太平洋戦争末期、東京帝大の助教授だった丸山は陸軍二等兵として召集される。そこで丸山は中学にも進んでいない上等兵下士官から繰り返し殴られたという。
赤木はこう書いた。
「私たちにとっての戦争は現状をひっくり返して「丸山真男」の横っ面をひっぱたける立場にたてるかもしれないという、まさに希望の光なのだ」
【斉藤要のケース】
赤木の「希望は戦争」の発表後、間もなく「希望は、戦争?」というブログが生まれ、その主張が載った。
中心はフリーターの斉藤要。高校を中退。就職の面接は三十数回落ちた。「いずれ自分はホームレスになるのか」という不安を覚えていた頃、ネット上で赤木の主張を知った。
「希望は、戦争?」ブログは賛否が殺到して、パンク状態になったという。
斉藤は「戦争に反対する人らは、僕らを救う他の方法を教えてくれない」と話す。
【加藤丈典のケース】
NGOのスタッフとして中東で活動していた加藤は、ヨルダンの首都アンマンのアパートでネット上の「希望は戦争」という主張を見た。
日本で二年近くフリーター生活を送った。「負け組と勝ち組に分かれる社会が面白くなかった」。ある時、誘われてNGOに入ることに。
アンマンで暮らして一年、難民キャンプは飲み水が不足している。汚れた水で下痢や腎臓病になる人が後を絶たない。
「ここでは希望は水なんだ」とネット上に書こうと何度も思ったが、数年前の自分と重なり、キーボードを打つ手は止まる。

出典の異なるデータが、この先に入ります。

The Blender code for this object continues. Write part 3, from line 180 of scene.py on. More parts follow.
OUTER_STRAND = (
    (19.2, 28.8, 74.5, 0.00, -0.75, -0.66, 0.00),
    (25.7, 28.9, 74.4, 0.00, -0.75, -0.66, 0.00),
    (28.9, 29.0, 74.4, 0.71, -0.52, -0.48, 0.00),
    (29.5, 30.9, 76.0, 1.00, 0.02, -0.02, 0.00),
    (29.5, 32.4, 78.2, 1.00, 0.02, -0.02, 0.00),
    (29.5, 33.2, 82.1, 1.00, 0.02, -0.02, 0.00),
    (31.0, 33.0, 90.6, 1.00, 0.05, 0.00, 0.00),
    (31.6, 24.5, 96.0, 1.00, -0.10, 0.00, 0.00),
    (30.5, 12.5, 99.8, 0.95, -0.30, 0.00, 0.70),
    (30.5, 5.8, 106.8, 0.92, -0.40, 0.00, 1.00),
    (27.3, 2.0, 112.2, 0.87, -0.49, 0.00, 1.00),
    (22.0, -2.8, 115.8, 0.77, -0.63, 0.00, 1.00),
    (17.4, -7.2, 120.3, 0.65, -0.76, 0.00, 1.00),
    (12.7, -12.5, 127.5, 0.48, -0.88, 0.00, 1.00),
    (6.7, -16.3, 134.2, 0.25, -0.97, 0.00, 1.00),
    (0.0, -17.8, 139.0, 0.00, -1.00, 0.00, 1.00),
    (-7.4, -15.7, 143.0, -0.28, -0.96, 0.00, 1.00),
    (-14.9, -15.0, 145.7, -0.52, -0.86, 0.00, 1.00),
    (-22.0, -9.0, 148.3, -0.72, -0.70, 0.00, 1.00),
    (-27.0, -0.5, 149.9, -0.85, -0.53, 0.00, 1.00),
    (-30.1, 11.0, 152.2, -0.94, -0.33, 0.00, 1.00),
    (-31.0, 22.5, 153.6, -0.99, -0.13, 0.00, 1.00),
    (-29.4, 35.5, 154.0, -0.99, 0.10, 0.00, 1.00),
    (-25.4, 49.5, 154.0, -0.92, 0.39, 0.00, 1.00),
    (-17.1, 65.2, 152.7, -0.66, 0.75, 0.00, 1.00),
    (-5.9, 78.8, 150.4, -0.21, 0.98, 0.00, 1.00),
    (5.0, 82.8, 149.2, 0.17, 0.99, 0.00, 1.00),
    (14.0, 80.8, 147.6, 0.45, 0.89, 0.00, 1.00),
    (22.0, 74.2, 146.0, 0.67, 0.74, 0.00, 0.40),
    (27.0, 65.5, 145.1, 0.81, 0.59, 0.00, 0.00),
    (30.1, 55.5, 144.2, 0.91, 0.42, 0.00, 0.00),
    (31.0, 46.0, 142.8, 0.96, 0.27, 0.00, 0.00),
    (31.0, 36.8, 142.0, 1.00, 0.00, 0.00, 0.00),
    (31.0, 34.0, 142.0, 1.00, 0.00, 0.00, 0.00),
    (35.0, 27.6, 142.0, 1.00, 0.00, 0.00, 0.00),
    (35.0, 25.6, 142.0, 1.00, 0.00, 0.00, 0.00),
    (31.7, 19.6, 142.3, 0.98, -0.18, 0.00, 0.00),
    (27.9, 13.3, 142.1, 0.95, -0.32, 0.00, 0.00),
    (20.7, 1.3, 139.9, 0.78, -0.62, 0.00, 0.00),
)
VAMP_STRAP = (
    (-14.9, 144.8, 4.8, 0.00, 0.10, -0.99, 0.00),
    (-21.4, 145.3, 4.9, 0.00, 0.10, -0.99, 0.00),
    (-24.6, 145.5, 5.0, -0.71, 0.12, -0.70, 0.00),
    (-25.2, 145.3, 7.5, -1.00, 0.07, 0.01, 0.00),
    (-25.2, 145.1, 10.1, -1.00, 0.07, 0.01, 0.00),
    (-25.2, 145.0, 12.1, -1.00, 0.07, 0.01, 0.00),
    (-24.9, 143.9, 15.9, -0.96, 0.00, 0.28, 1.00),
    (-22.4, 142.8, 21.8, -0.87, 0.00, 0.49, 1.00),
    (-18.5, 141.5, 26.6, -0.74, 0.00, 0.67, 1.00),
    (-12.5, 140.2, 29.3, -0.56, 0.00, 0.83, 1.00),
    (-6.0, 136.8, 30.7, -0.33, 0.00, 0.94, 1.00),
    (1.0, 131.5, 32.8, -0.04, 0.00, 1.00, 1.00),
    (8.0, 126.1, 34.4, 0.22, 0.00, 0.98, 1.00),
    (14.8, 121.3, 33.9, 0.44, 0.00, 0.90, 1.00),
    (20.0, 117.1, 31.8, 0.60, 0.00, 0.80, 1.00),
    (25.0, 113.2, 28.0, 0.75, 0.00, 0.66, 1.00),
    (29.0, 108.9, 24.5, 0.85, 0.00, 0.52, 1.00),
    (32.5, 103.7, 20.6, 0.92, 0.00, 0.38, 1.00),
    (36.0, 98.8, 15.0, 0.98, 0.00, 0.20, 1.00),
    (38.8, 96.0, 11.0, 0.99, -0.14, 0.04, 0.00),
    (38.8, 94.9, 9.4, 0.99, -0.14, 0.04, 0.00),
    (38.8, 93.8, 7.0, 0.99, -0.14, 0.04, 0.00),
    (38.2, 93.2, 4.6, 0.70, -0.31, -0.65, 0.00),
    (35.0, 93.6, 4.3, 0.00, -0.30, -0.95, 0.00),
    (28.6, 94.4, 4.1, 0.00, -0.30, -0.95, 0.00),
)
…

 加藤さんは、「希望は、戦争」ではなく、「希望は水」なんだと一息に言えない痛みがのど仏に刺さっていたのだと思う。かって僕も斉藤さんのブログに加入し、退会しました。
 去年の夏、「戦争と平和」のエントリーで、「赤木さんの『希望は、戦争。』『続、希望は、戦争。』、に関して、別の回路から言及するなら、かって武田徹さんが提議した、鶴見俊輔さんの「自分は人を殺した、人を殺すのは悪い、と、一息でいえる人間になろう」 をめぐってのやりとりがありましたが、平和はすべて人が享受出来るし、「平和は悪い、嫌いだ」とは、大声で言う人はいないでしょう。赤木さんだって、戦争は大好きって言っているわけではない。「自分たちは戦後、人を殺していない、誇るべき善き人たちであった。人を殺すことは悪いと、これからもどんどん、言いましょう、平和万歳!」そのような多数の言説を前に「あえて、希望は、戦争。」と言ってしまった叫びと、武田さんが「自死を絶対認めない」、<私>に拘泥する「ブルーハーツ」を取り上げましたが、そのこととどこかで繋がっていると思う。」と書いたが、自死を認めないは確固たる倫理の軸になると思う。

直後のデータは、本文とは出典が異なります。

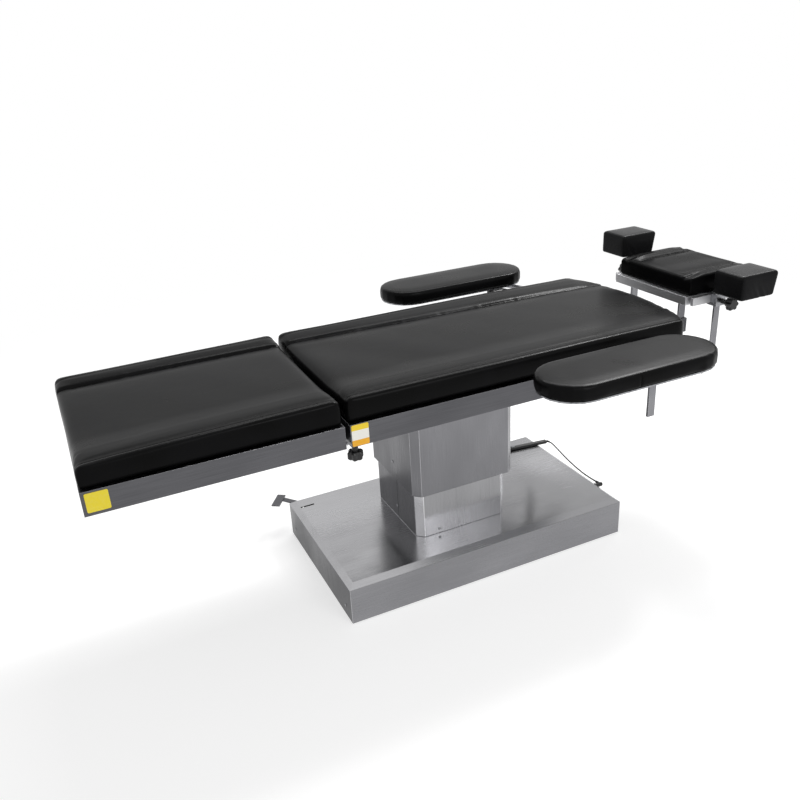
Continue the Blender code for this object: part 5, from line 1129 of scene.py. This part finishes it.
def side_plate(name, body, x_range, z_range, finish):
    """A thin plate with rounded corners on the near side rail."""
    corner = 0.0035
    outline = []
    for cx, cz, start in ((x_range[1] - corner, z_range[1] - corner, 0),
                          (x_range[0] + corner, z_range[1] - corner, 90),
                          (x_range[0] + corner, z_range[0] + corner, 180),
                          (x_range[1] - corner, z_range[0] + corner, 270)):
        for k in range(6):
            turn = math.radians(start + 18 * k)
            outline.append((cx + corner * math.cos(turn), cz + corner * math.sin(turn)))
    middle_x, middle_z = (sum(values) / len(outline) for values in zip(*outline))
    rings = [[(middle_x + (x - middle_x) * share, PLATE_FACE - out,
               middle_z + (z - middle_z) * share) for x, z in outline]
             for out, share in ((0.0002, 1.0), (0.0008, 1.0), (0.0011, 0.985))]
    fitting(skinned(name, rings), finish, body)


PLATE_FACE = -0.2885
banded = printed_plate("banded_yellow_plate_painted_glow", ((0.0, "#f8b41e"), (0.5680, "#faf7ee"),
                                               (0.5935, "#fad82e")))
plain_yellow = printed_plate("plain_yellow_plate_painted_glow", ((0.0, "#f8e234"),))
side_plate("seat_rail_plate", "seat", (-0.3985, -0.3535), (0.5515, 0.6085), banded)
side_plate("leg_rail_plate", "leg", (-1.0140, -0.9640), (0.5580, 0.6050), plain_yellow)
print("plates", 2)

# %% Cord sleeve
SLEEVE_LENGTH = 0.014
SLEEVE_RINGS = 29


def cord_sleeve(name, route):
    """A ribbed sleeve that tapers along the first stretch of the cord."""
    lengths = np.cumsum([0.0] + [(b - a).length for a, b in zip(route, route[1:])])
    rings = []
    for i in range(SLEEVE_RINGS):
        share = i / (SLEEVE_RINGS - 1)
        reach = share * SLEEVE_LENGTH
        at = Vector([float(np.interp(reach, lengths, [p[k] for p in route])) for k in range(3)])
        past = Vector([float(np.interp(reach + 0.002, lengths, [p[k] for p in route]))
                       for k in range(3)])
        turn = (past - at).to_track_quat("Z", "Y")
        rib = 0.0003 * math.cos(share * 2 * math.pi * 4)
        radius = 0.0040 - 0.0013 * share + rib
        rings.append([at + turn @ Vector((radius * math.cos(k * math.pi / 10),
                                          radius * math.sin(k * math.pi / 10), 0))
                      for k in range(20)])
    piece = fitting(skinned(name, rings), black_rubber, "base", smooth=True)


cord_sleeve("control_cord_sleeve", cord_route)
print("cord sleeve", SLEEVE_LENGTH * PER_METRE, "mm")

 鶴見さんの言葉以前に「自死を認めない」がある。功成り名を遂げた人がシャレのつもりか本音か、時として「大人しく黙って死んで下さい」みたいな言い方をするが、「自死を認めない」が核にあるなら、そんなことは言えない。
 年間3万人以上の自死者の上にかろうじて平和が維持されているとしたら、待てよ?って言う立ち止まりが欲しい。

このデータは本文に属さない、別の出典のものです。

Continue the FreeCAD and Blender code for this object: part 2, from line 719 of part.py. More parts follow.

 こういう臭い物に蓋したことで維持される平和ってなんだろう。政治家の言葉が子供の誕生日なんて、又、そういうことを恥ずかしくもなく言ってくれる政治家を親近感をもって受け入れる選挙民が一方では沢山いることも間違いない。

そのことは丸の内の昼休みを歩けばどこにでも食後の散歩して居そうなOLのような風情の小渕少子化相の議員相手の就任時の挨拶がよく表していた。
「実は今日は私の長男の1歳の誕生日なんです」
世間では取りざたされなかったが、その耳を覆いたくなるような公私混同の妄言に私は耳を疑った。
おそらく小渕家ではあたかも皇室のお世継ぎのように小渕三世誕生を祝ったことだろう。
現状にかんがみるに、やがて何十年か後にはその1歳の長男が国会議員になるはずである。そして議員相手の就任挨拶に長男のことを持ち出すというのは、その言葉を国民が聞いたときの無意味さとはうらはらに、二世議員のひしめく自民党議員の集まるその場の空気に一定のリアリティを醸しているということだろう。